> _Work to complete_
Up to and including the line that contains "groove_floor_level = top_level - groove_depth", write out each line of the material from its first line, exactly.

***** Data block *****

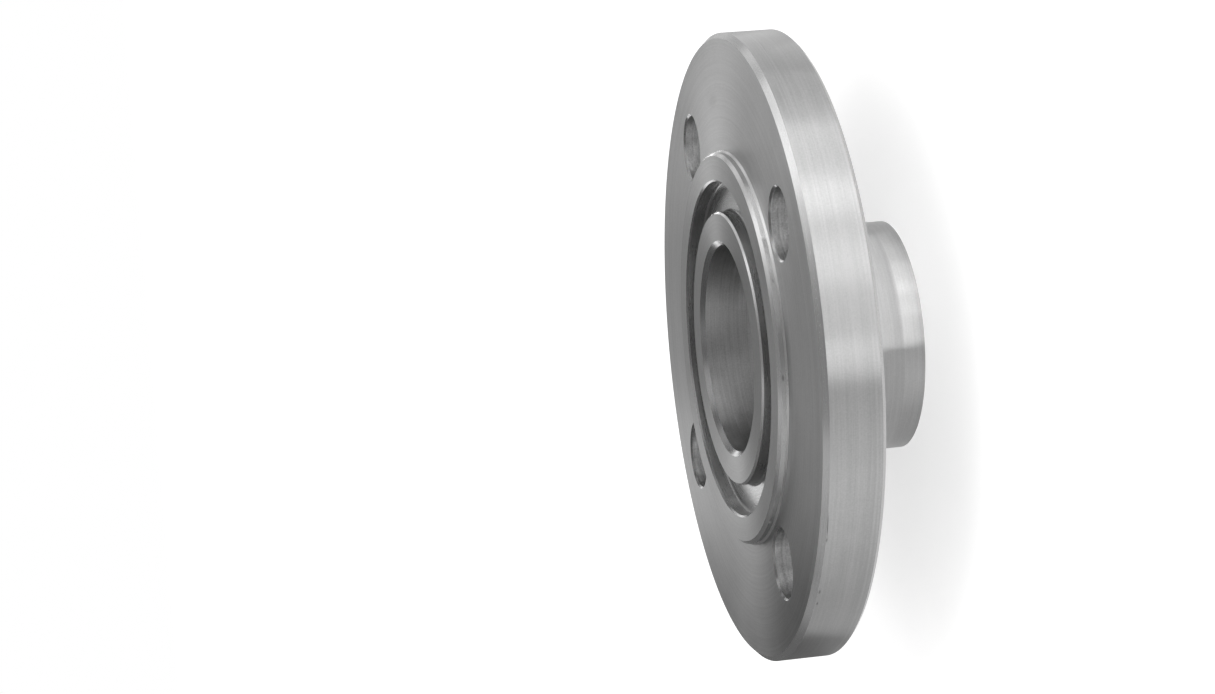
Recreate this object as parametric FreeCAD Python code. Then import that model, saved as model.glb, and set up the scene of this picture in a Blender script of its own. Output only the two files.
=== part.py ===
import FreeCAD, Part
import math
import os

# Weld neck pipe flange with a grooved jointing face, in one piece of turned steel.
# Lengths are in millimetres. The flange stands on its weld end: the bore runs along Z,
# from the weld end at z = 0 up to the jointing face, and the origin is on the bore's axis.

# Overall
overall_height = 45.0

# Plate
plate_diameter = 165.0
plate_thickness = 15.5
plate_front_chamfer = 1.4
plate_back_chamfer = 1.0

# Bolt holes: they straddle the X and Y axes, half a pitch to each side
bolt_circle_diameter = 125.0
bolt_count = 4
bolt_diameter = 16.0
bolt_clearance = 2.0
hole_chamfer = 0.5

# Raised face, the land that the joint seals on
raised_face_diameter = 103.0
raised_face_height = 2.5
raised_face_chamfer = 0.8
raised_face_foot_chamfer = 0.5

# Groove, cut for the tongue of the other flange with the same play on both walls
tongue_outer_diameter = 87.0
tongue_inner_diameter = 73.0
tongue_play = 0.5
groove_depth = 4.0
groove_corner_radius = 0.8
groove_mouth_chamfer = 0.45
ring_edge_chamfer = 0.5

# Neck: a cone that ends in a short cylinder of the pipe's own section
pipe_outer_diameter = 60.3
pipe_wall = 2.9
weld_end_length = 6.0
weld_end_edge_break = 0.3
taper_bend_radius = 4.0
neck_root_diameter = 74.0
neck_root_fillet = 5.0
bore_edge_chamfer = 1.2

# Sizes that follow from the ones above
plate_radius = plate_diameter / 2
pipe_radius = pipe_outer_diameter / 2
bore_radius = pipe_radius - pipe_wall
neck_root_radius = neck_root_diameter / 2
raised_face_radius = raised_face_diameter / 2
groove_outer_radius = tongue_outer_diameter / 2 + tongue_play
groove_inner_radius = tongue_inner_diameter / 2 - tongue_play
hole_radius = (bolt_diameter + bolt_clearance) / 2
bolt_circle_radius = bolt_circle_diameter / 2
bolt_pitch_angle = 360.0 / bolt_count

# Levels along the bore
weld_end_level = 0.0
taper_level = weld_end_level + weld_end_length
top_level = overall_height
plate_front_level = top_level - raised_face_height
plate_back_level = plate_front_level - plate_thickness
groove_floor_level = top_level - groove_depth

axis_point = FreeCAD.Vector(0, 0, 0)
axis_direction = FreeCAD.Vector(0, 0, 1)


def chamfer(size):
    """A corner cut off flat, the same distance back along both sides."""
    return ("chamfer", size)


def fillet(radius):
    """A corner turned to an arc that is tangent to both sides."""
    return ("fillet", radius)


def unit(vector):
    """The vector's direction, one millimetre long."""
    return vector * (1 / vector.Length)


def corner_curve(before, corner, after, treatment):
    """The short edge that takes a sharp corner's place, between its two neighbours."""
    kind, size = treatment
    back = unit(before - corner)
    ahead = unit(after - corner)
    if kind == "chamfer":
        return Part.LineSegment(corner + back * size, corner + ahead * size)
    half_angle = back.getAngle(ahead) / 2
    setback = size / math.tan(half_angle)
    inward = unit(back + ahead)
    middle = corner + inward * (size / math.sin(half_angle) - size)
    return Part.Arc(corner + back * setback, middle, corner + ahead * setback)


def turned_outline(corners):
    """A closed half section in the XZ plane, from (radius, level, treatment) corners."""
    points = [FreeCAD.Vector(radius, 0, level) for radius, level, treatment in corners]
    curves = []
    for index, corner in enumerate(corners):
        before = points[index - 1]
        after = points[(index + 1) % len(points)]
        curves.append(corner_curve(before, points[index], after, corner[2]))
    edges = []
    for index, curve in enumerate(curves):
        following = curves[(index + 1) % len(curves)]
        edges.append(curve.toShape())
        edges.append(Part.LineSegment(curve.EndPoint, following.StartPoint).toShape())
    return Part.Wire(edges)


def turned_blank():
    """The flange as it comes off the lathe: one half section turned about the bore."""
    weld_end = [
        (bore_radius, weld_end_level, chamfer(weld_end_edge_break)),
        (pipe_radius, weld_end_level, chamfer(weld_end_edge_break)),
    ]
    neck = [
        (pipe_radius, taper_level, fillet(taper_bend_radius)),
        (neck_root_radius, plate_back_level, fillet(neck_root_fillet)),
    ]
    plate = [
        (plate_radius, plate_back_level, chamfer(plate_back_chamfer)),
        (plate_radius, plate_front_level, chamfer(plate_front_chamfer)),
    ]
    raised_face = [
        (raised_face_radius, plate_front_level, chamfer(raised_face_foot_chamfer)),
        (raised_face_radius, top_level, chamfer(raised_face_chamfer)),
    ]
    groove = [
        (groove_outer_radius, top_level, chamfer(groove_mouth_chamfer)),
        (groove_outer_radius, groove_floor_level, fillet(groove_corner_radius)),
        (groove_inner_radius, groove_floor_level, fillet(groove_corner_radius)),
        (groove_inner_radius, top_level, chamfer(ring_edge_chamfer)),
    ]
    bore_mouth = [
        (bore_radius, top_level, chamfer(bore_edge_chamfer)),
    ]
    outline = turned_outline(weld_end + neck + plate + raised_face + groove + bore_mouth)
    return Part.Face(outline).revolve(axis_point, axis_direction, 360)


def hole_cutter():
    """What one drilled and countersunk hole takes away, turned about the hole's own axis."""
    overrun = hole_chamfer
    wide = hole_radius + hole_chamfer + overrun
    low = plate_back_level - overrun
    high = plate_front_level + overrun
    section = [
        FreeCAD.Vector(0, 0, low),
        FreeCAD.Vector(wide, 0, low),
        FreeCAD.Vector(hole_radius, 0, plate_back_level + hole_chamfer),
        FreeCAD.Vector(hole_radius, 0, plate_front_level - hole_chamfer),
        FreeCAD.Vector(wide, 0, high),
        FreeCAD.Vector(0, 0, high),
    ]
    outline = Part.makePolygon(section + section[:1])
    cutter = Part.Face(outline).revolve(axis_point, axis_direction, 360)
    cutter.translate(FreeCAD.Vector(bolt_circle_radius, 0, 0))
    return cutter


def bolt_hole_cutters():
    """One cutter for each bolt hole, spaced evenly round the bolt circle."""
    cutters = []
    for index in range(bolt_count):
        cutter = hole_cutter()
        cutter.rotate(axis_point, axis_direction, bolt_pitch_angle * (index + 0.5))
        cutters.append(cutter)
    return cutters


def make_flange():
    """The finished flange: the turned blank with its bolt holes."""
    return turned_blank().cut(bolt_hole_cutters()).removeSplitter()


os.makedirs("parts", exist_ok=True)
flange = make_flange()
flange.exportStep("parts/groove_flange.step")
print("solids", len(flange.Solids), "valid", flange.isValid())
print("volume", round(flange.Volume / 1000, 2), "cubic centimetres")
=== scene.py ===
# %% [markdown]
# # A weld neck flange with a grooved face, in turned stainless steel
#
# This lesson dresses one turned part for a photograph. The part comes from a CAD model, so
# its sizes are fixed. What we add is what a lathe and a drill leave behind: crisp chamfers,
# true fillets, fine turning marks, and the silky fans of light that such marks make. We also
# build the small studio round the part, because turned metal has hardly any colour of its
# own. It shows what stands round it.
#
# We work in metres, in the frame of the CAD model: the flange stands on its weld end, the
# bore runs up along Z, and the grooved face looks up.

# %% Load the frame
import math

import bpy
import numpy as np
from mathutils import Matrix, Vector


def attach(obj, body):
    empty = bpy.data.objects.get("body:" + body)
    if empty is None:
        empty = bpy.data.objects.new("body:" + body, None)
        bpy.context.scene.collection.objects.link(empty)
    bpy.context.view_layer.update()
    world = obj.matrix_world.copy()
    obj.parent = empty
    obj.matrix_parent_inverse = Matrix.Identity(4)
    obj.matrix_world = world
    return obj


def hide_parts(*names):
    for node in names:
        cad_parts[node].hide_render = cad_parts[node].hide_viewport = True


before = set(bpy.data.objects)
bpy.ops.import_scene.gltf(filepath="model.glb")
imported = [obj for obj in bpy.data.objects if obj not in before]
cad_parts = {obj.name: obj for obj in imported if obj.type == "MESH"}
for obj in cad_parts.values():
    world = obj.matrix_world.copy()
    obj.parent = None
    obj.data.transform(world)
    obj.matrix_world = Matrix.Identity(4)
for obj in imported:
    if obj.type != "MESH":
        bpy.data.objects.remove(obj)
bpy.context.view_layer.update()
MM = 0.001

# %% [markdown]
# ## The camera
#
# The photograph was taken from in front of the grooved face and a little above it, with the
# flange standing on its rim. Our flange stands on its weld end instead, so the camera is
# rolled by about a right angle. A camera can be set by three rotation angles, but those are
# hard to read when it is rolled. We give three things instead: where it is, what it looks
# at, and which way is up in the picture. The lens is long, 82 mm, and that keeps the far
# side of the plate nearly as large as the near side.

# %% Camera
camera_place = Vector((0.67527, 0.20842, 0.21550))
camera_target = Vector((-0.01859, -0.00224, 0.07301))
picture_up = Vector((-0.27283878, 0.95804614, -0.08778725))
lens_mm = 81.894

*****

> _Problem solution_
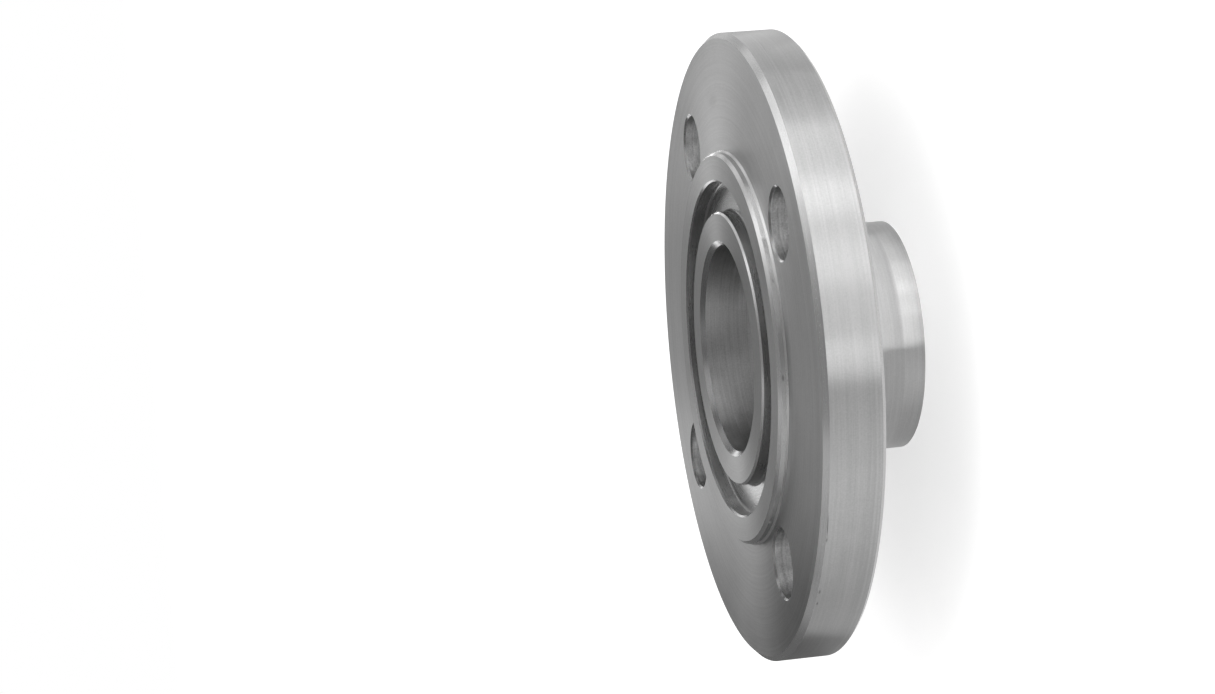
Recreate this object as parametric FreeCAD Python code. Then import that model, saved as model.glb, and set up the scene of this picture in a Blender script of its own. Output only the two files.
=== part.py ===
import FreeCAD, Part
import math
import os

# Weld neck pipe flange with a grooved jointing face, in one piece of turned steel.
# Lengths are in millimetres. The flange stands on its weld end: the bore runs along Z,
# from the weld end at z = 0 up to the jointing face, and the origin is on the bore's axis.

# Overall
overall_height = 45.0

# Plate
plate_diameter = 165.0
plate_thickness = 15.5
plate_front_chamfer = 1.4
plate_back_chamfer = 1.0

# Bolt holes: they straddle the X and Y axes, half a pitch to each side
bolt_circle_diameter = 125.0
bolt_count = 4
bolt_diameter = 16.0
bolt_clearance = 2.0
hole_chamfer = 0.5

# Raised face, the land that the joint seals on
raised_face_diameter = 103.0
raised_face_height = 2.5
raised_face_chamfer = 0.8
raised_face_foot_chamfer = 0.5

# Groove, cut for the tongue of the other flange with the same play on both walls
tongue_outer_diameter = 87.0
tongue_inner_diameter = 73.0
tongue_play = 0.5
groove_depth = 4.0
groove_corner_radius = 0.8
groove_mouth_chamfer = 0.45
ring_edge_chamfer = 0.5

# Neck: a cone that ends in a short cylinder of the pipe's own section
pipe_outer_diameter = 60.3
pipe_wall = 2.9
weld_end_length = 6.0
weld_end_edge_break = 0.3
taper_bend_radius = 4.0
neck_root_diameter = 74.0
neck_root_fillet = 5.0
bore_edge_chamfer = 1.2

# Sizes that follow from the ones above
plate_radius = plate_diameter / 2
pipe_radius = pipe_outer_diameter / 2
bore_radius = pipe_radius - pipe_wall
neck_root_radius = neck_root_diameter / 2
raised_face_radius = raised_face_diameter / 2
groove_outer_radius = tongue_outer_diameter / 2 + tongue_play
groove_inner_radius = tongue_inner_diameter / 2 - tongue_play
hole_radius = (bolt_diameter + bolt_clearance) / 2
bolt_circle_radius = bolt_circle_diameter / 2
bolt_pitch_angle = 360.0 / bolt_count

# Levels along the bore
weld_end_level = 0.0
taper_level = weld_end_level + weld_end_length
top_level = overall_height
plate_front_level = top_level - raised_face_height
plate_back_level = plate_front_level - plate_thickness
groove_floor_level = top_level - groove_depth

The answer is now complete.